This weird absurdity concluded, Raikes, repossessing himself of the candle, turned wearily and retraced the path of his ghostly journey.
In a little while his shuffling footfalls had concluded with the doorway at the top of the cellar stairs, the latch was heard to click into place, and all was still.
“Now,” whispered Gratz with concentrated emphasis, “not a word—not a sound from this moment.
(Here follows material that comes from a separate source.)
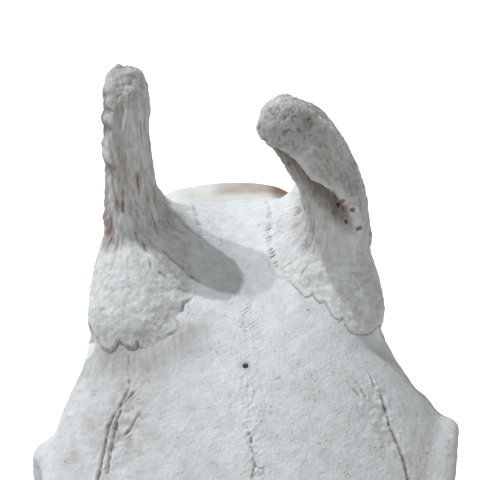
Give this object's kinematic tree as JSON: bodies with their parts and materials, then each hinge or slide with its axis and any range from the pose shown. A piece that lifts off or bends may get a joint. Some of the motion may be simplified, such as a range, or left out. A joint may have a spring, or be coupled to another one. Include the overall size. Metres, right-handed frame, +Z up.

We have seen the accessory, now for the principal.”
In reply Robert pressed his hand upon the arm of the detective to indicate that his instructions were understood and would be obeyed, and in a silence through which he felt that his heart-throbs must certainly be audible, the watchers awaited developments.
The obscurity and silence which prevailed, and the vault-like chill and dampness, harmonized so fully with the unnatural spectacle which he had just witnessed, and the grim expectation of something untoward still to come, that Robert was prepared to reconsider his views of the earlier portion of the evening as to his fitness for secret investigation and criminal analysis.
He no longer felt the exultation of this association with relentless and cunning pursuit, and began to wonder how any normal human being could adopt a profession which embraced all these cheerless handicaps when there were so many occupations into which a little sunlight and geniality penetrated now and then.
He had about decided that such industry was the manifestation of a disease, and that his silent companion was a desperate incurable, when his diagnosis was suddenly interrupted.
The detective pressed the shoulders of his companion, communicating a slight impulse toward the opposite end of the cellar, and Robert, in obedience to its intimation, turned and beheld an approaching light.
It had the unreal appearance of a detached eye of some malignant Cyclops, glancing in a ghastly, bodiless way, from object to object, and concentrating itself at last in a definite course along the floor.
To witness the approach of this stealthy, gleam, without visible means of support or guidance, caused the young man’s flesh to creep and his heart to throb almost to the point of suffocation.